The zipper pull is very sturdy, as is the YKK zipper. Sometimes I’ve notice that high end gear has the smallest zipper and zipper pull. I’m spending how much money and this is all you give me? I am satisfied with this zipper. It also doesn’t easily separate (i.e. if I pull the two fabric sides, the zipper easily unzips). Normally with the twisting motion of disc golf and throwing, zippers can unzip, but I haven’t had that happen with the hoody.
I like the shape of the hoody. Instead of having one seam down the center of the hoods, it has more of a box shaped. It conforms better to my head/helmet, can get snugger than other hoods, and keeps me from looking like a conehead.
There are also three pockets: two, non-zippered on the outside and one on the inside. I’m more of a pants pocket guy, but I wouldn’t recommend putting too much in these pockets. While they are deep, they are also relatively large and open (opening goes relatively far down on bottom end). Generally I’ve just keep trail maps or papers in these front pockets; the athletic fit, makes the pockets not too lose that things like this would fall out though.
Small pocket on inside of left chest.
The main purchase consideration to make is regarding the price point and materials. Since it is such a high amount of merino wool, the price is higher than other similar hoodies (around $50). Are you willing to pay more to have the features associated with the merino wool/nylon blend? My wife bought this for a little over a hundred on sale, but now it retails for around that normally. Getting another 20% off or more during sale times is something to consider.

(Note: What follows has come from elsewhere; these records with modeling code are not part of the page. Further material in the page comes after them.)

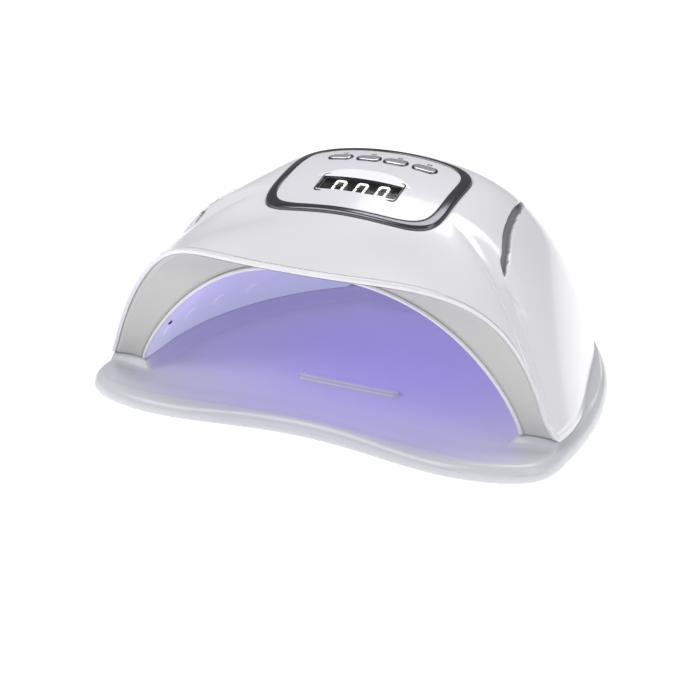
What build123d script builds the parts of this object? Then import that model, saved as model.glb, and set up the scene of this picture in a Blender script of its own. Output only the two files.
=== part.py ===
"""Curing lamp for nails: a domed housing that lifts off a flat base plate.

Millimetres. +X is the right of someone facing the mouth from outside, the mouth faces -Y, +Z is up.
The origin is on the ground under the middle of the base plate.
"""
import os
from math import atan2, cos, degrees, exp, hypot, pi, radians, sin, sqrt

from build123d import *

os.makedirs("parts", exist_ok=True)

# Heights of the base plate and of the parting line
FOOT_PROUD = 0.8
RIM_TOP = 9.0
FLOOR_TOP = 7.8
SEAT_TOP = 12.9
SEAM_Z = 13.0

# Base plate outline: half an ellipse behind, a rounded bar with a waist in front
BASE_HALF_WIDTH = 114.5
BASE_WAIST_Y = -60.0
BASE_REAR_LENGTH = 163.0
BASE_FRONT_LENGTH = 45.0
BASE_CORNER_POWER = 4.4
BASE_FRONT_DIP = 10.0
BASE_DIP_HALF_WIDTH = 84.0
BASE_FRONT_COUNT = 12

# Details of the base plate
RIM_RADIUS = 3.2
SOLE_RADIUS = 3.0
POCKET_INSET = 9.0
POCKET_TOP = 5.2
RIB_THICK = 2.0
RIB_XS = (-75.0, -37.5, 0.0, 37.5, 75.0)
RIB_YS = (-55.0, -15.0, 25.0, 65.0)
FOOT_RECESS = 1.0
FOOT_PAD = 2.0
DISH_HALF = [
    (0.0, -78.0),
    (50.0, -80.5),
    (84.0, -79.0),
    (90.0, -60.0),
    (88.0, -25.0),
    (78.0, 15.0),
    (45.0, 56.0),
]
RIDGE_HALF_LENGTH = 25.5
RIDGE_Y = -47.0
RIDGE_WIDTH = 4.5
RIDGE_TOP = 9.6
SEAT_INSET = 0.2
SEAT_FRONT_Y = -70.0
SEAT_STEP = 1.0
BAND_CORNER = 3.5
OUTLINE_COUNT = 16

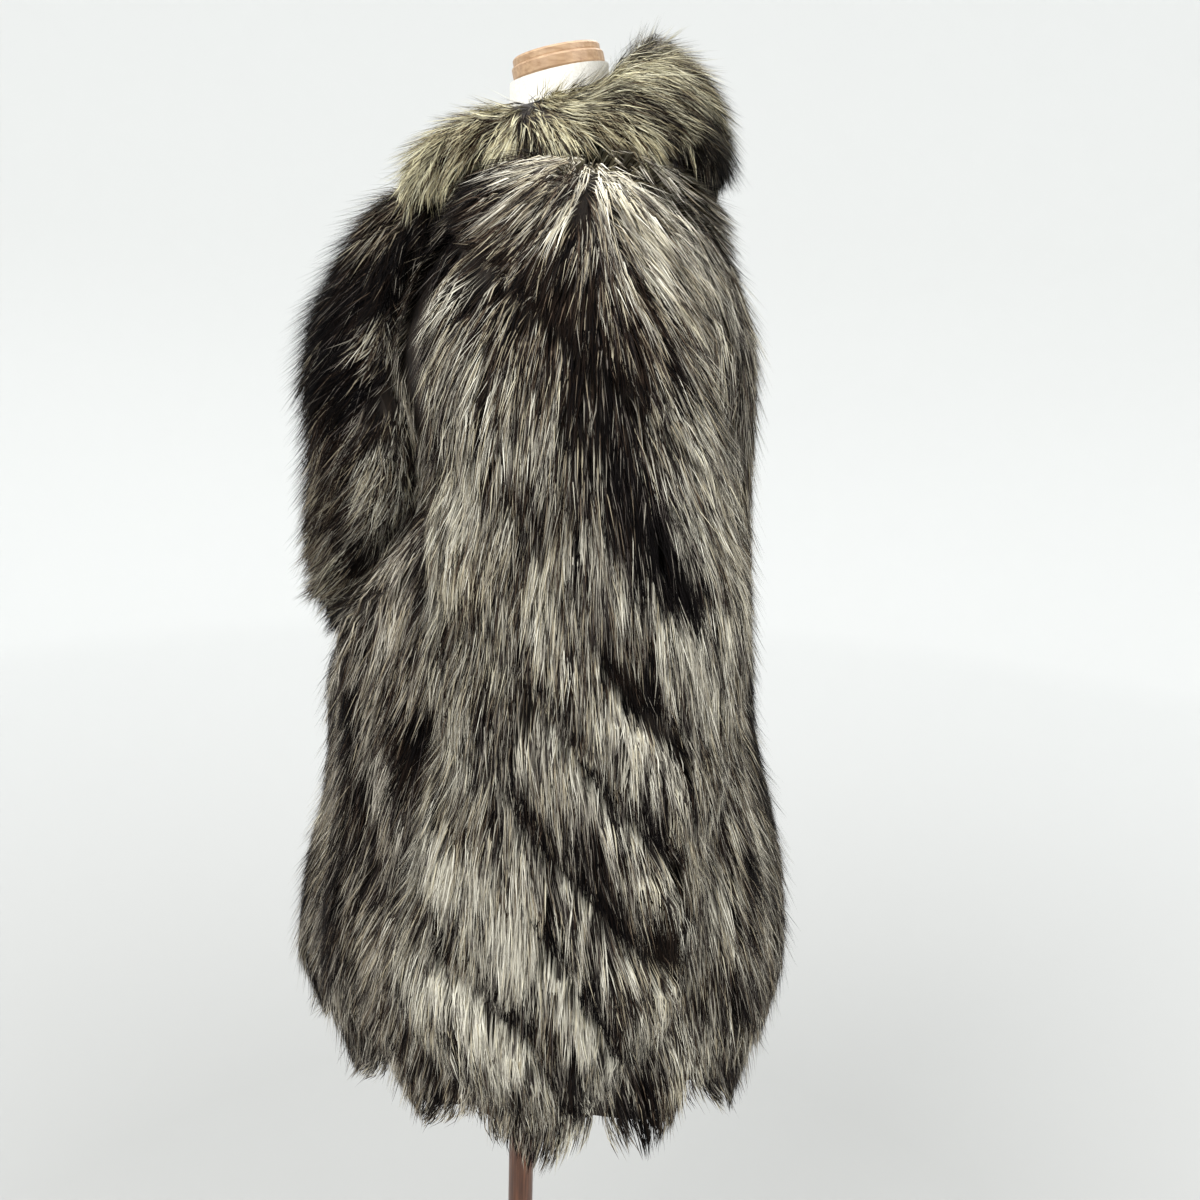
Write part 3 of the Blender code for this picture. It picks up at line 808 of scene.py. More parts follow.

The BD Deployment Hoody meets my expectations for which it set out (5/5). I debated dinging a half star due to the cost, but that justs comes with the territory when so much merino wool is purchased.
As I mentioned in the summary, it is more on the expensive side, but if you can grab it on sale, then the durability, versatility, and comfort will make it worth the cost. I’d recommend it as it has become one of my go-to apparel items for the fall, winter, and spring.
Black Diamond also has a women’s version of the Deployment Hoody.